On 16 May 1943, nineteen Avro Lancaster aircraft of 617 Squadron set out for the Ruhr dams carrying Barnes Wallis’s Upkeep mines. The operation, later known as Operation Chastise, became one of the most famous RAF raids of the Second World War. Its immediate objectives were the Möhne, Eder and Sorpe dams, targets intended to disrupt German industry, transport and power in the Ruhr.
The mission combined technical innovation, demanding flying and careful operational planning. It also required crews to attack at low level, at night and with unusual precision against heavily defended objectives. In RAF history, the launch of the raid remains one of the clearest examples of how specialist weapons and highly trained crews could be combined for a single high-risk strike.
A Special Operation and a New Weapon
The raid was built around the Upkeep mine devised by Barnes Wallis. Instead of conventionally striking a target, the weapon was designed to bounce across the water, pass defences and explode against the dam wall at the required depth. That concept demanded extensive testing and equally exacting operational technique.
617 Squadron had been formed specifically for the task. Its crews had to master very low-level night flying, strict speed and altitude limits, and the navigational discipline required to reach targets deep inside Germany. The aircraft used was the Avro Lancaster, adapted to carry the unusual weapon and to support the special demands of the raid.
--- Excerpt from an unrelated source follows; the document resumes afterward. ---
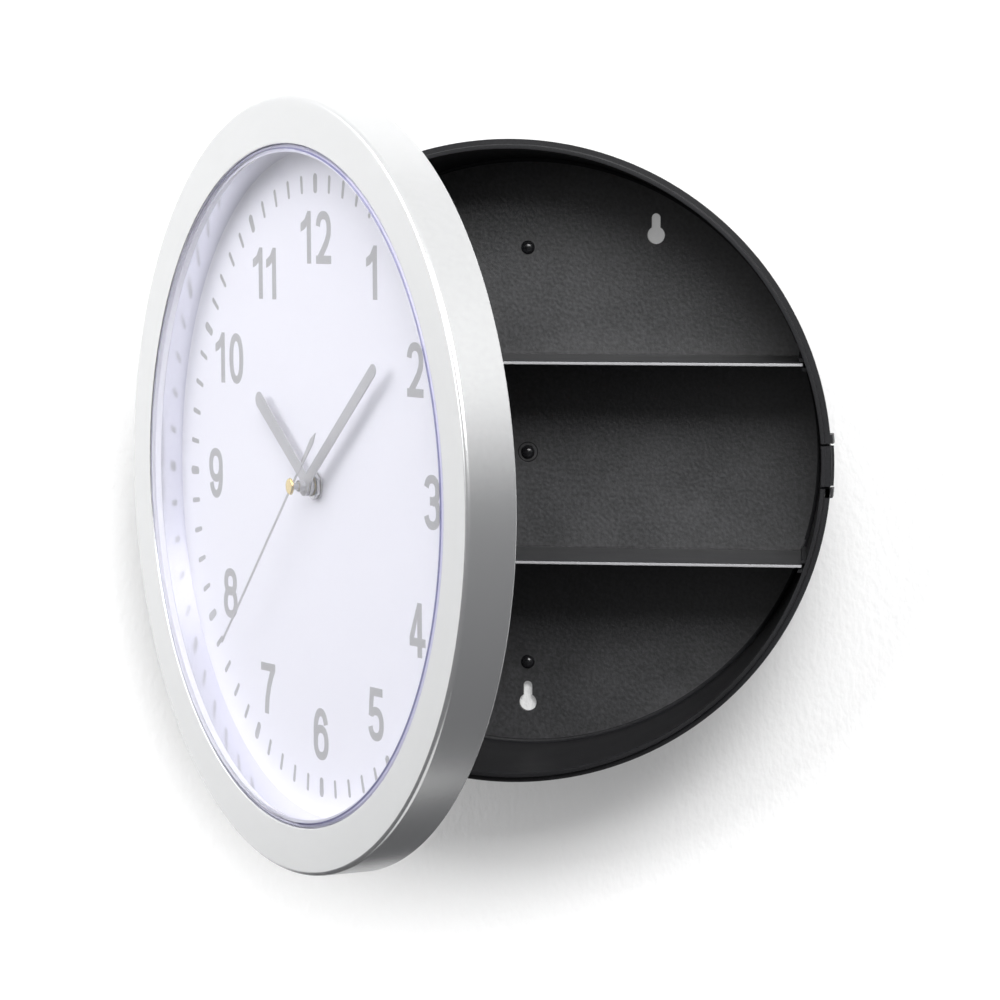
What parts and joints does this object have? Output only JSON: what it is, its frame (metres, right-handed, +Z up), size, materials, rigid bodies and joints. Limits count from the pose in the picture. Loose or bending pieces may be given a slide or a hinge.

This was not simply a matter of courage in the air. The operation depended on preparation, engineering and training in equal measure. It stood at the intersection of invention and execution in a way few RAF missions did.
The Raid and Its Cost
When the force was launched on the night of 16 May, the crews faced one of the most difficult operational tasks yet attempted by Bomber Command. The Möhne and Eder dams were eventually breached, and the raid exacted a high cost on the attacking force.
That balance between success and sacrifice has always been central to the historical understanding of the mission. The raid achieved a dramatic and highly visible result, but it also imposed severe losses on the squadron. In that respect, it reflected the broader wartime reality that striking results in the bomber offensive often came at a great human price.
The operation’s immediate strategic effect has long been debated, but its significance in RAF history is beyond doubt. It demonstrated the service's capacity to mount a highly specialised attack with a unique weapon and to strike targets that ordinary bombing methods would have struggled to reach.
Operational Legacy
The launch of the dams raid brought together many of the defining characteristics of wartime RAF operations: innovation, specialist planning, elite crew training and the hazards of deep-penetration attack. It also gave 617 Squadron a place in public memory that has endured ever since.
The raid that followed would enter RAF legend, but its significance lies equally in what it revealed about wartime air power: careful preparation, specialised technology and highly trained crews used in pursuit of a narrowly defined strategic effect.